> **AVAILABLE DATA**:
- - - - - - -
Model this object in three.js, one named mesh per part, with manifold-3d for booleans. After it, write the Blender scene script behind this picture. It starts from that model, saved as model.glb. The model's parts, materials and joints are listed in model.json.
- - - - - - -
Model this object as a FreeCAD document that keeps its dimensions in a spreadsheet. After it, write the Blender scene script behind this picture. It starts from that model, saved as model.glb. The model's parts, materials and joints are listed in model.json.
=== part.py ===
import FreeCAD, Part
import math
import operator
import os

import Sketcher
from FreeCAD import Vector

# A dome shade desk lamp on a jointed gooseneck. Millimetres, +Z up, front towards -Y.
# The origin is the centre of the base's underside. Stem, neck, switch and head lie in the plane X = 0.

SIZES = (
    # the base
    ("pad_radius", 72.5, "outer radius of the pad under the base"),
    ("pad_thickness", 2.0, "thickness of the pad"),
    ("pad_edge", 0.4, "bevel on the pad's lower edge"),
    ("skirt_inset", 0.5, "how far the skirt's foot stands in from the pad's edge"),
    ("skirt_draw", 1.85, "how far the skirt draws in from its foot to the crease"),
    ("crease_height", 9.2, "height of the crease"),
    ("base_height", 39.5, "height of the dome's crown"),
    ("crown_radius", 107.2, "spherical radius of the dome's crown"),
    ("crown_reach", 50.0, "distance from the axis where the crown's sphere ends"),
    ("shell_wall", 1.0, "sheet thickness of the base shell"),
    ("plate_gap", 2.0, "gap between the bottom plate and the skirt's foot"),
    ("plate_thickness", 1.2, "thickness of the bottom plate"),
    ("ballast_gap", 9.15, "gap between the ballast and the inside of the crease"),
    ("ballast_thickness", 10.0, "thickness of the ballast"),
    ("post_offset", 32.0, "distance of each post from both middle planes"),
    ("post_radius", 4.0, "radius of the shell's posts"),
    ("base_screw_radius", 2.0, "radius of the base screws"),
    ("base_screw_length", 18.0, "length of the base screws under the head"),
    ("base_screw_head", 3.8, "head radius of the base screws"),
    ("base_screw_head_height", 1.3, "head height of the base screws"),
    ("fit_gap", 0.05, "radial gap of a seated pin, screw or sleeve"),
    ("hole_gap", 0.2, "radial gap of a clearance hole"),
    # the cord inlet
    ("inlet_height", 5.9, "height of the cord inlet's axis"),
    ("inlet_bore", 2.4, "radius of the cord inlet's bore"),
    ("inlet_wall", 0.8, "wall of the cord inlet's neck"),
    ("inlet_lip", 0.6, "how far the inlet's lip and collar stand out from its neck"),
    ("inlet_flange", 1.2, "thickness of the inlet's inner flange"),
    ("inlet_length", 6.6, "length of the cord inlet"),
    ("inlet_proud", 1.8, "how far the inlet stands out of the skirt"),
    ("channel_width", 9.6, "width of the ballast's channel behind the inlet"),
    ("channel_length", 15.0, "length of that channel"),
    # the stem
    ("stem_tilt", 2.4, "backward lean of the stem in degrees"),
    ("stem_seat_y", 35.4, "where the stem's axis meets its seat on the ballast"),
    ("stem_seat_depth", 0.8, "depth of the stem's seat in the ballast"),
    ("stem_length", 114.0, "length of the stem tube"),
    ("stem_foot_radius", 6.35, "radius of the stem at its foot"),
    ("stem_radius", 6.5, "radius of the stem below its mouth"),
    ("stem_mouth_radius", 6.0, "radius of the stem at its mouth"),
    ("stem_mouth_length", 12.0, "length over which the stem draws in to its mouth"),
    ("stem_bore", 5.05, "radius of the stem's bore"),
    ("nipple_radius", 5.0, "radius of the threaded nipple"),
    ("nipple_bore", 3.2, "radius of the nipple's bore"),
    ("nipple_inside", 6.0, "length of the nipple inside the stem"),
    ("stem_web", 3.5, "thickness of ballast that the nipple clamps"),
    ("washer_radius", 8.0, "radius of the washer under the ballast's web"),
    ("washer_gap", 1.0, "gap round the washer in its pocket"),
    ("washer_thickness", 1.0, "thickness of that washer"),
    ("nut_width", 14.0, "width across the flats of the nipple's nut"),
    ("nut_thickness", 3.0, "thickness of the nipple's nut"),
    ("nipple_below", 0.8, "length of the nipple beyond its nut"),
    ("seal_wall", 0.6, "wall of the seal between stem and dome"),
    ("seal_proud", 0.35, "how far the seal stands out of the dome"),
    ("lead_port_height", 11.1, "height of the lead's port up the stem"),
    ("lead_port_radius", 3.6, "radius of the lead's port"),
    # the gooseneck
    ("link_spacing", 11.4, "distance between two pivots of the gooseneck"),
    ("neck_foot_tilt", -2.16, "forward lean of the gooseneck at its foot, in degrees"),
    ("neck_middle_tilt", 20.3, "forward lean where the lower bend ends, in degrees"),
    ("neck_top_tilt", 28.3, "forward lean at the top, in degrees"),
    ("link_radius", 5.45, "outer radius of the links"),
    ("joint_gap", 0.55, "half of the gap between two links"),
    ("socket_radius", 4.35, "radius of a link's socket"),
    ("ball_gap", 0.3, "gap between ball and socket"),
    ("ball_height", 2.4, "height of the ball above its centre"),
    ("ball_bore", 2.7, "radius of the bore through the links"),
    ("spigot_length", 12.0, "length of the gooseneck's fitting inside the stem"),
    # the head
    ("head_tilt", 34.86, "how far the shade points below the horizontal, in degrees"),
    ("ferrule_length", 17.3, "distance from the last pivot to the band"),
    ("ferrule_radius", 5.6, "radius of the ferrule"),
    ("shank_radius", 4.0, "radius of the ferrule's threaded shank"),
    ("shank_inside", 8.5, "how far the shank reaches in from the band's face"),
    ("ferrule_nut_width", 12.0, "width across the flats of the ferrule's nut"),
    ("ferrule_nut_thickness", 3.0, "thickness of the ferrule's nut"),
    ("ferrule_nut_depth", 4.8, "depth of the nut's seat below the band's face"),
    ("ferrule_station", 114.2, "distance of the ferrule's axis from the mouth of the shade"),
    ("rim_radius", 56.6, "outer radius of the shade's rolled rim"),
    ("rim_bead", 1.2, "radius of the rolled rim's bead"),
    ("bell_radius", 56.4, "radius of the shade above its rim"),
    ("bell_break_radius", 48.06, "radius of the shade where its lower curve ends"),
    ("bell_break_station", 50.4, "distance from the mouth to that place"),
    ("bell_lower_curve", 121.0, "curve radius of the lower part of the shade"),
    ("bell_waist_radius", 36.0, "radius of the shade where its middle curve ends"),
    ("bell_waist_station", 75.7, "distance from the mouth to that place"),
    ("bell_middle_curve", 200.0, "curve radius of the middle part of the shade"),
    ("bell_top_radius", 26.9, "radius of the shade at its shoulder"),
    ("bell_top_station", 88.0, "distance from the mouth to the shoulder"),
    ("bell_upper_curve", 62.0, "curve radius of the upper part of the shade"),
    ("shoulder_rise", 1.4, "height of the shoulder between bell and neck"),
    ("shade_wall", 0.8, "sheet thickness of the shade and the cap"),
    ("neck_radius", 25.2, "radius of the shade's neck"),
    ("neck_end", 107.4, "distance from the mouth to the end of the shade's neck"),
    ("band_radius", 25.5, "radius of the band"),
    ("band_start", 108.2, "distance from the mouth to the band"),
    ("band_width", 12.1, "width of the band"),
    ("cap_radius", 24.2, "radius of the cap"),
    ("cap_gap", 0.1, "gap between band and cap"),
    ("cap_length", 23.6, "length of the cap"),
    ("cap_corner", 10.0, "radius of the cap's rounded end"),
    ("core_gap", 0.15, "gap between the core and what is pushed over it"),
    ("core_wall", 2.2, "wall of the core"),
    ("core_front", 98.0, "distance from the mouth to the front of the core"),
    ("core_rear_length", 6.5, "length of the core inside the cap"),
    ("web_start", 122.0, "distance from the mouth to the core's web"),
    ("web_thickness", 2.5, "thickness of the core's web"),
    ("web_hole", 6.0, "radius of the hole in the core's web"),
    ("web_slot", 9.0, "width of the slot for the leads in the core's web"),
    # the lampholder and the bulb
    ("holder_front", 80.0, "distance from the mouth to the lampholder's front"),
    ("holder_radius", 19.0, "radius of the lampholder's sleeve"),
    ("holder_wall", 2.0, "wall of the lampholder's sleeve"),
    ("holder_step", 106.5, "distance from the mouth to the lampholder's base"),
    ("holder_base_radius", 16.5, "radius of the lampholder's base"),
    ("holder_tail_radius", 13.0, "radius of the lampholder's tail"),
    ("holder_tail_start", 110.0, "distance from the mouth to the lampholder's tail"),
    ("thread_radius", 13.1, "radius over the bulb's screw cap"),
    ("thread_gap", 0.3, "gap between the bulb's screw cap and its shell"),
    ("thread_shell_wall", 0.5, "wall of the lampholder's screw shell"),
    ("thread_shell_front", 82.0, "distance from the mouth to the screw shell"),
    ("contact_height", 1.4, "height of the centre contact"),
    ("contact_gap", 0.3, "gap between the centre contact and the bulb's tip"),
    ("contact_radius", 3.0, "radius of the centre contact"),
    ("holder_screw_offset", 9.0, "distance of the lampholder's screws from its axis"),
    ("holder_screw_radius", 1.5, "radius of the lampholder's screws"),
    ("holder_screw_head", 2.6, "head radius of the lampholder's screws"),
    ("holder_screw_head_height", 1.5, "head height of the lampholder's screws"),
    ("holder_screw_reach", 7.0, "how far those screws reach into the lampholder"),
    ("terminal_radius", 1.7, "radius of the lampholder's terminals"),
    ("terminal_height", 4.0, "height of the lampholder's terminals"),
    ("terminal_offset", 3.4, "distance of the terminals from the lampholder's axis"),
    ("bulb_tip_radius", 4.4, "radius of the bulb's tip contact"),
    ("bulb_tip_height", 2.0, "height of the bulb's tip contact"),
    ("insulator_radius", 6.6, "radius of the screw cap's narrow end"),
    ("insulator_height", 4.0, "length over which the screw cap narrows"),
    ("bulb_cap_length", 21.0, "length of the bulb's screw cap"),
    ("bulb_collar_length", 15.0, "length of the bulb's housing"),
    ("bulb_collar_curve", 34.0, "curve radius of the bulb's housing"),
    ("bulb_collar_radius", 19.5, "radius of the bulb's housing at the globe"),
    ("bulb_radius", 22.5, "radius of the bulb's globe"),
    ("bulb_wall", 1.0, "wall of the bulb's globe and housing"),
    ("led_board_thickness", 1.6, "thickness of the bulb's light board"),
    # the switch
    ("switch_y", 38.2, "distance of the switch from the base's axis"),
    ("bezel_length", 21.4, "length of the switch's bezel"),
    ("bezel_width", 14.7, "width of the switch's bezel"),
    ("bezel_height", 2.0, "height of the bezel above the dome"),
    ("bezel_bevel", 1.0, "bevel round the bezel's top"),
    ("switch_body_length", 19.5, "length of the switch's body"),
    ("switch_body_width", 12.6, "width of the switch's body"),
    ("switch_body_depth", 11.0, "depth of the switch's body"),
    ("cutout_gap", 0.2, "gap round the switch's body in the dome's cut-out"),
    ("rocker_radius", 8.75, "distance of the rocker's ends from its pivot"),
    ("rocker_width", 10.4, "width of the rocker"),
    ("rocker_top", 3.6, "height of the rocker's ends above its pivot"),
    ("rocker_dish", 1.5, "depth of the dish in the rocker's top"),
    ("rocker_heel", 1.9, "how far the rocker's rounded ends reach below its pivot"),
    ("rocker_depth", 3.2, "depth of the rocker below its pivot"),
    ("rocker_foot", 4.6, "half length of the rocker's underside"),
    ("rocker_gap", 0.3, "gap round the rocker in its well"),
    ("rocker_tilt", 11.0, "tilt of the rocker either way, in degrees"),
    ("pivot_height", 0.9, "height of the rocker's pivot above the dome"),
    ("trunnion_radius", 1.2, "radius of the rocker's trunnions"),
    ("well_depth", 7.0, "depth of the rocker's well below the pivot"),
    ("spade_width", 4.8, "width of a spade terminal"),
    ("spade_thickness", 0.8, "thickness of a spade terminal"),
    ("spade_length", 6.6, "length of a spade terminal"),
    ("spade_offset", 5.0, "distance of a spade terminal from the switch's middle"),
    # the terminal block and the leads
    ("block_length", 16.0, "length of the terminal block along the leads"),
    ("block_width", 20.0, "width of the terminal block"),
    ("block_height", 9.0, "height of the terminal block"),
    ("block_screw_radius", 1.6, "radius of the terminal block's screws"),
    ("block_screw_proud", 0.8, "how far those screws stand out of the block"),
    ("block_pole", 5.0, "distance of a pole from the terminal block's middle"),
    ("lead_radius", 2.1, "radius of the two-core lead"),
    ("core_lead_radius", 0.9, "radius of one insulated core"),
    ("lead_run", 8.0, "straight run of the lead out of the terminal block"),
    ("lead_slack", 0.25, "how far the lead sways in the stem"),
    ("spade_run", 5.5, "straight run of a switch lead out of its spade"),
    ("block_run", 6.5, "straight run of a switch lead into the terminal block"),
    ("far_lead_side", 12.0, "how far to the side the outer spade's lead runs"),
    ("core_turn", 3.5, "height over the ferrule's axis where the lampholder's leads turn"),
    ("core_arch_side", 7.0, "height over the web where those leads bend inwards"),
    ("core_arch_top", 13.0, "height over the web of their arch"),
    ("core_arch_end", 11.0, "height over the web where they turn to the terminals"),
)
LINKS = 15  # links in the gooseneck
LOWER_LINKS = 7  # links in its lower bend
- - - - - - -
> **BRIEF**:
Only the lines running from the line with "Model this object as" through the line with "from FreeCAD import Vector" should be repeated, exactly and with both ends kept.

> **RESPONSE TO THIS TASK**:
Model this object as a FreeCAD document that keeps its dimensions in a spreadsheet. After it, write the Blender scene script behind this picture. It starts from that model, saved as model.glb. The model's parts, materials and joints are listed in model.json.
=== part.py ===
import FreeCAD, Part
import math
import operator
import os

import Sketcher
from FreeCAD import Vector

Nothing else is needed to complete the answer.